Both measures are perceived by many observers as meant to preserve the interests of the influential hotel workers’ unions and potentially damage the city’s future hotel supply. In the case of the zoning proposal, it will make it harder for developers to find parcels to build on and likely subject those projects receiving a special permit to higher-cost union labor requirements; in the case of Local Law 50, its preservation of existing hotel rooms would dampen the need for new supply in the interest of preserving existing hotel jobs.
According to Hakim, some of the developers behind the current supply pipeline—such as prolific hotel builder Sam Chang of McSam Hotel Group, a client of Eastern’s—are operating on the “thesis that hotel values are going to go up significantly in the next few years. The inventory is going to stabilize, and once it stabilizes, the theory is that you won’t be able to build new ones.” (Chang did not return a request for comment.)
“Twenty-four months from today, in 2020, I think your pipeline of hotels is going to drop to pretty close to zero,” Hakim added. “From there, you’ll see an increase in [room] prices.” But he was also critical of the influence that the current regulatory environment has had on exacerbating this dynamic. “I believe markets should correct themselves properly; you have a lack of [financing], and that’s a correction you’re seeing. But public policy and zoning laws being arbitrarily changed—that’s not how it should work.”
The de Blasio administration, for its part, does not think the proposed zoning regulations will negatively impact the flow of new hotel projects in the city. “We don’t believe the proposed rules will hinder hotel development across the city, which remains strong,” a mayoral spokeswoman said in a statement. “But we do aim to prioritize manufacturing businesses in the zones specifically designated for manufacturing. While hotels have a lot of options for where they can open and operate, these industrial firms don’t.”
The impact of all these various influences could start making themselves felt sooner rather than later, sources said. C&W’s Kelso said that the brokerage believes New York City room rates could start ticking upward as soon as the fourth quarter of this year, while Hochberg said Lightstone projects RevPAR “to be flat to slightly increased in 2018.”
That would be good news for hotel operators in the city—and a testament to its voracious appetite for hotels. Despite all the new supply, the city’s churning economy and robust tourism sector seems to always make room for even more places where people can stay.

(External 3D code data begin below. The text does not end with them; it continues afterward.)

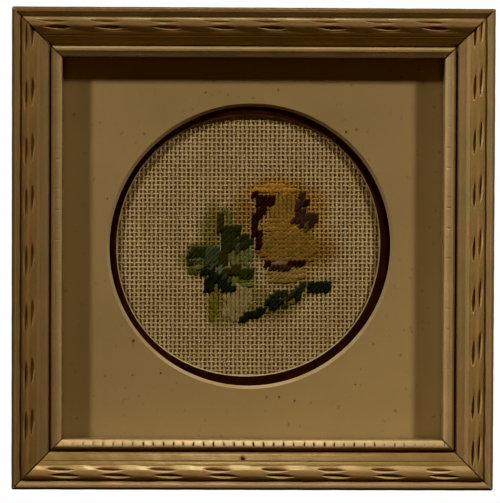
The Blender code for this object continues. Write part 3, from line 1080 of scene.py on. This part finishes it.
# %% Canvas
canvas_inputs = (
    Input("Threads", WHOLE, THREADS),
    Input("Pitch", FLOAT, PITCH),
    Input("Upright Width", FLOAT, 1.06 * MM),
    Input("Across Width", FLOAT, 1.00 * MM),
    Input("Thickness", FLOAT, 0.36 * MM),
    Input("Crimp", FLOAT, 0.12 * MM),
    Input("Lift", FLOAT, 0.08 * MM),
    Input("Unevenness", FLOAT, 0.05 * MM),
    Input("Middle", VECTOR, tuple(CANVAS_MIDDLE)),
    Input("Material", MATERIAL, canvas_cotton),
)
canvas_tree = make_canvas_tree(canvas_inputs)
canvas_mesh = run_tree("canvas_mesh", canvas_tree, canvas_inputs, bpy.data.meshes.new("empty"))
print(canvas_mesh.name, len(canvas_mesh.data.polygons), "faces")

# %% [markdown]
# The wools are few and muted: golds for the bloom, greens from pale moss to nearly black for the leaves,
# and a red brown for the folds between petals. Each has a name, so that the chart reads like the key
# of a stitcher's pattern. The colours were chosen by eye, and then corrected where a render of the spray
# came out lighter, darker or yellower than the photograph.

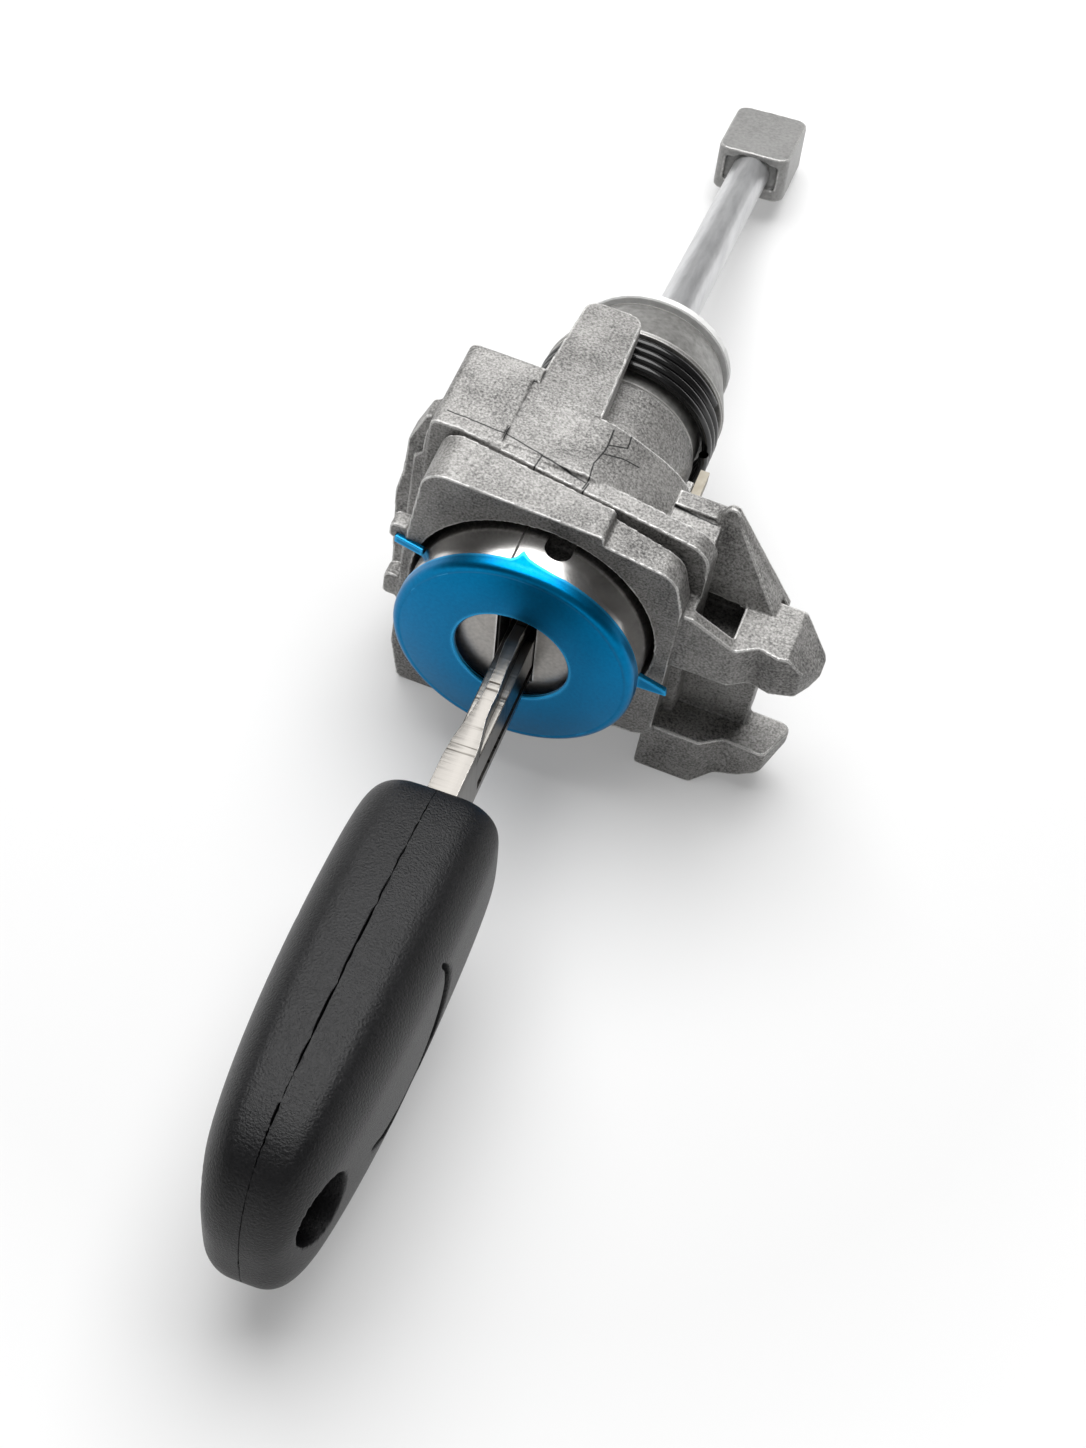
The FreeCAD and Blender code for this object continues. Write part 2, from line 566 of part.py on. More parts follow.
def bow_body():
    body = Part.makeLoft([bow_section(*s) for s in BOW_SECTIONS], True, True)
    (cy, cz), ay, az = BOW_PANEL
    half = BOW_SECTIONS[4][1]
    for side in (-1, 1):
        outer = ellipse_block(cy, cz, ay, az, side)
        inner = ellipse_block(cy, cz, ay - BOW_PANEL_RIM, az - BOW_PANEL_RIM, side)
        skin = box(-BIG, BIG, -BIG, BIG, -BIG, BIG)
        reach = half - BOW_PANEL_DEPTH
        deep = box(-reach, reach, -BIG * 2, BIG, -BIG, BIG)
        body = body.cut(outer.cut(inner).cut(deep).common(skin))
        dy, dz = BOW_SLIT
        crescent = ellipse_block(cy, cz, ay - BOW_PANEL_RIM, az - BOW_PANEL_RIM, side)
        crescent = crescent.cut(ellipse_block(cy - dy, cz + dz, ay - BOW_PANEL_RIM, az - BOW_PANEL_RIM, side))
        body = body.cut(crescent.cut(box(-reach + 1, reach - 1, -BIG * 2, BIG, -BIG, BIG)))
    hole = Part.makeCylinder(RING_HOLE_R, 2 * BIG, V(-BIG, RING_HOLE_Y, RING_HOLE_Z), V(1, 0, 0))
    lifted = hole.copy()
    lifted.translate(V(0, 0, RING_HOLE_LEN))
    bridge = box(-BIG, BIG, RING_HOLE_Y - RING_HOLE_R, RING_HOLE_Y + RING_HOLE_R,
                 RING_HOLE_Z, RING_HOLE_Z + RING_HOLE_LEN)
    return body.cut(hole.fuse([lifted, bridge]))


def ellipse_block(cy, cz, ay, az, side):
    curve = Part.Ellipse(V(0, cy, cz), ay, az)
    curve.Axis = V(1, 0, 0)
    curve.XAxis = V(0, 1, 0)
    face = Part.Face(Part.Wire(curve.toShape()))
    return face.extrude(V(side * BIG, 0, 0))


def bow_shell(side):
    body = bow_body()
    keep = box(BOW_SPLIT_GAP / 2, BIG, -2 * BIG, BIG, -BIG, BIG)
    if side < 0:
        keep = box(-BIG, -BOW_SPLIT_GAP / 2, -2 * BIG, BIG, -BIG, BIG)
    shell = body.common(keep)
    g = BLADE_POCKET_GAP
    shell = shell.cut(box(-BLADE_HALF_T - g, BLADE_HALF_T + g, BLADE_ROOT - g, 0,
                          -BLADE_HALF_H - g, BLADE_HALF_H + g))
    shell = shell.cut(chip_box(g))
    shell = shell.cut(cross_pin(KEYPIN_R, KEYPIN_LEN / 2, KEYPIN_Y))
    return key_placed(one_solid(shell))


def chip_box(gap=0.0):
    y0, y1, half_x, half_z = CHIP_BOX
    return box(-half_x - gap, half_x + gap, y0 - gap, y1 + gap,
               CHIP_CENTRE_Z - half_z - gap, CHIP_CENTRE_Z + half_z + gap)


def blade_pin():
    half = KEYPIN_LEN / 2 - SEAT_GAP
    return key_placed(cross_pin(KEYPIN_R - SEAT_GAP / 4, half, KEYPIN_Y))


def driver():
    y0, y1 = SPOOL_Y
    y2 = DRUM_Y[1]
    profile = [(0, y0), (SPOOL_R, y0), (SPOOL_R, y1), (DRUM_FRONT_R - DRUM_EDGE, y1),
               (DRUM_FRONT_R, y1 + DRUM_EDGE), (DRUM_REAR_R, y2 - DRUM_EDGE), (DRUM_REAR_R - DRUM_EDGE, y2),
               (0, y2)]
    drum = turned_profile(profile)
    half = TANG_HALF + RUN_GAP
    tang = rolled(box(-half, half, y0 - 1, TANG_END + SEAT_GAP, -half, half))
    socket = box(-SOCKET_HALF_W, SOCKET_HALF_W, SOCKET_FRONT, y2 + 1, -SOCKET_HALF_H, SOCKET_HALF_H)
    drum = drum.cut(tang).cut(drum_placed(socket))
    drum = drum.cut(rolled(cross_pin(DRIVER_PIN_R, DRIVER_PIN_HALF, DRIVER_PIN_Y)))
    return one_solid(drum.cut(drum_placed(cross_pin(ROD_PIN_R, ROD_PIN_HALF, PIVOT_Y))))


def driver_pin():
    return rolled(cross_pin(DRIVER_PIN_R - SEAT_GAP / 4, DRIVER_PIN_HALF - SEAT_GAP, DRIVER_PIN_Y))


def rod_pin():
    return drum_placed(cross_pin(ROD_PIN_R - SEAT_GAP / 4, ROD_PIN_HALF - SEAT_GAP, PIVOT_Y))


def rear_washer():
    y0 = DRUM_Y[1] + SEAT_GAP / 4
    plate = ring(WASHER_R, WASHER_HOLE_R, y0, y0 + WASHER_T)
    collar = ring(WASHER_COLLAR_R, WASHER_HOLE_R, y0, y0 + WASHER_T + WASHER_COLLAR_H)
    return one_solid(plate.fuse(collar))


def return_spring():
    """Coil as a chain of straight lengths round the spool, with one leg forward to the stop."""
    count = int(COIL_TURNS * COIL_STEPS) + 1
    sections = []
    for i in range(count):
        a = 2 * pi * (i + COIL_START) / COIL_STEPS
        y = COIL_FRONT_Y + COIL_PITCH * i / COIL_STEPS
        ring_points = []
        for k in range(COIL_SIDES + 1):
            b = 2 * pi * k / COIL_SIDES
            r = COIL_MEAN_R + COIL_WIRE_R * cos(b)
            ring_points.append(V(r * cos(a), y + COIL_WIRE_R * sin(b), -r * sin(a)))
        sections.append(Part.makePolygon(ring_points))
    coil = Part.makeLoft(sections, True, True)
    a = 2 * pi * COIL_START / COIL_STEPS
    x, z = COIL_MEAN_R * cos(a), -COIL_MEAN_R * sin(a)
    leg = rod(COIL_WIRE_R, COIL_FRONT_Y - COIL_LEG_LEN, COIL_FRONT_Y, x, z)
    return one_solid(coil.fuse(leg))


def tail_rod():
    shaft = rod(ROD_R, ROD_FRONT, ROD_END)
    shaft = shaft.cut(cross_pin(ROD_PIN_R + RUN_GAP, BIG, 0))
    return tail_placed(one_solid(shaft))


def tail_block():
    s0, s1 = BLOCK_S
    w = BLOCK_HALF_W
    r = BLOCK_CORNER_R
    plan = [(-w, s0, r), (-w, s1, r), (w, s1, r), (w, s0, r)]
    block = prism_z(plan, BLOCK_FOOT, BLOCK_TOP)
    half_x, z0, z1, depth = BLOCK_RECESS
    block = block.cut(box(-half_x, half_x, s0 - 1, s0 + depth, z0, z1))
    block.rotate(ORIGIN, AXIS, TAIL_ROLL)
    block = block.cut(rod(ROD_R, 0, ROD_END))
    return tail_placed(one_solid(block))


def build():
    os.makedirs("parts", exist_ok=True)
    nodes = {
        "housing": housing(),
        "face_cap": face_cap(),
        "face_sleeve": face_sleeve(),
        "lock_barrel": lock_barrel(),
        "plug": plug(),
        "plug_face": plug_face(),
        "key_blade": key_blade(),
        "key_bow_left": bow_shell(-1),
        "key_bow_right": bow_shell(1),
        "key_chip": key_placed(chip_box()),
        "blade_pin": blade_pin(),
        "driver": driver(),
        "driver_pin": driver_pin(),
        "rod_pin": rod_pin(),
        "rear_washer": rear_washer(),
        "spring_stop": box(*STOP_PAD),
        "tail_rod": tail_rod(),
        "tail_block": tail_block(),
    }
    for i in range(WAFER_COUNT):
        nodes["wafer_%d" % (i + 1)] = wafer(i)
        nodes["wafer_spring_%d" % (i + 1)] = wafer_spring(i)
    nodes["return_spring"] = return_spring()
    for name, shape in nodes.items():
        shape.exportStep("parts/%s.step" % name)


build()
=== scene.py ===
from math import cos, pi, radians, sin

import bpy
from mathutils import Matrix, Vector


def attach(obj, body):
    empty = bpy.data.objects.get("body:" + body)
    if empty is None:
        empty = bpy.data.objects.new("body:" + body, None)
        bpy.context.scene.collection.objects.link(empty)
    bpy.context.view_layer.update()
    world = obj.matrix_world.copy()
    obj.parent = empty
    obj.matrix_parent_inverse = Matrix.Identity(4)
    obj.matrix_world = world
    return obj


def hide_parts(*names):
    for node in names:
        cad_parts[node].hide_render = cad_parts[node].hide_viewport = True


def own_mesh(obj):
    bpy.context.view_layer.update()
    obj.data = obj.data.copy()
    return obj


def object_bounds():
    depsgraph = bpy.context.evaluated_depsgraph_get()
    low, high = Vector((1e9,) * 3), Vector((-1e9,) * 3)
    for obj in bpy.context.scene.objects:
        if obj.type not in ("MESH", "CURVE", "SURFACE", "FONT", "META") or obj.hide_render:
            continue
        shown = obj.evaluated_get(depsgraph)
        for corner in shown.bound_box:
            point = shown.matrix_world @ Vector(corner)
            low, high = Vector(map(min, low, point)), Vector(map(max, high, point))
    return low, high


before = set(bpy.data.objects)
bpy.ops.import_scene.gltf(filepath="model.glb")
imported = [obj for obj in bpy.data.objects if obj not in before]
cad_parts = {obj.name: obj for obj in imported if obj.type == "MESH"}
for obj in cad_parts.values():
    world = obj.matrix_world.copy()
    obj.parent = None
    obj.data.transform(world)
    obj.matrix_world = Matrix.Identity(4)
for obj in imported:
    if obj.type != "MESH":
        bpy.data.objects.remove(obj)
cad_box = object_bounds()

# Table and lamps: a white matt sheet that the lock lies on, one big soft lamp high on the
# left behind the lock, a weak wide one above the camera, and a room pale low down, dim above.
mm = 0.001


def add_node(tree, kind, settings=None, **values):
    made = tree.nodes.new(kind)
    for key, value in (settings or {}).items():
        setattr(made, key, value)
    for key, value in values.items():
        made.inputs[key.replace("_", " ")].default_value = value
    return made


def seen_directly(tree):
    """1 for rays from the camera, a mirror or glass, else 0."""
    path = add_node(tree, "ShaderNodeLightPath")
    mirrored = add_node(tree, "ShaderNodeMath", {"operation": "MAXIMUM"})
    seen = add_node(tree, "ShaderNodeMath", {"operation": "MAXIMUM"})
    tree.links.new(path.outputs["Is Glossy Ray"], mirrored.inputs[0])
    tree.links.new(path.outputs["Is Transmission Ray"], mirrored.inputs[1])
    tree.links.new(path.outputs["Is Camera Ray"], seen.inputs[0])
    tree.links.new(mirrored.outputs["Value"], seen.inputs[1])
    return seen.outputs["Value"]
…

“It’s a cultural mecca for the world,” Born said. “Every 14-year-old lives on a handheld device, looking at all this and dreaming of coming to New York, whether you’re in Oklahoma or Bangladesh, to live, work, study and visit here. It’s always going to be a dynamic place for tourism—the issues are going to be the costs of operating and the supply. But we do live in the greatest tourism market in the U.S. and in the world.”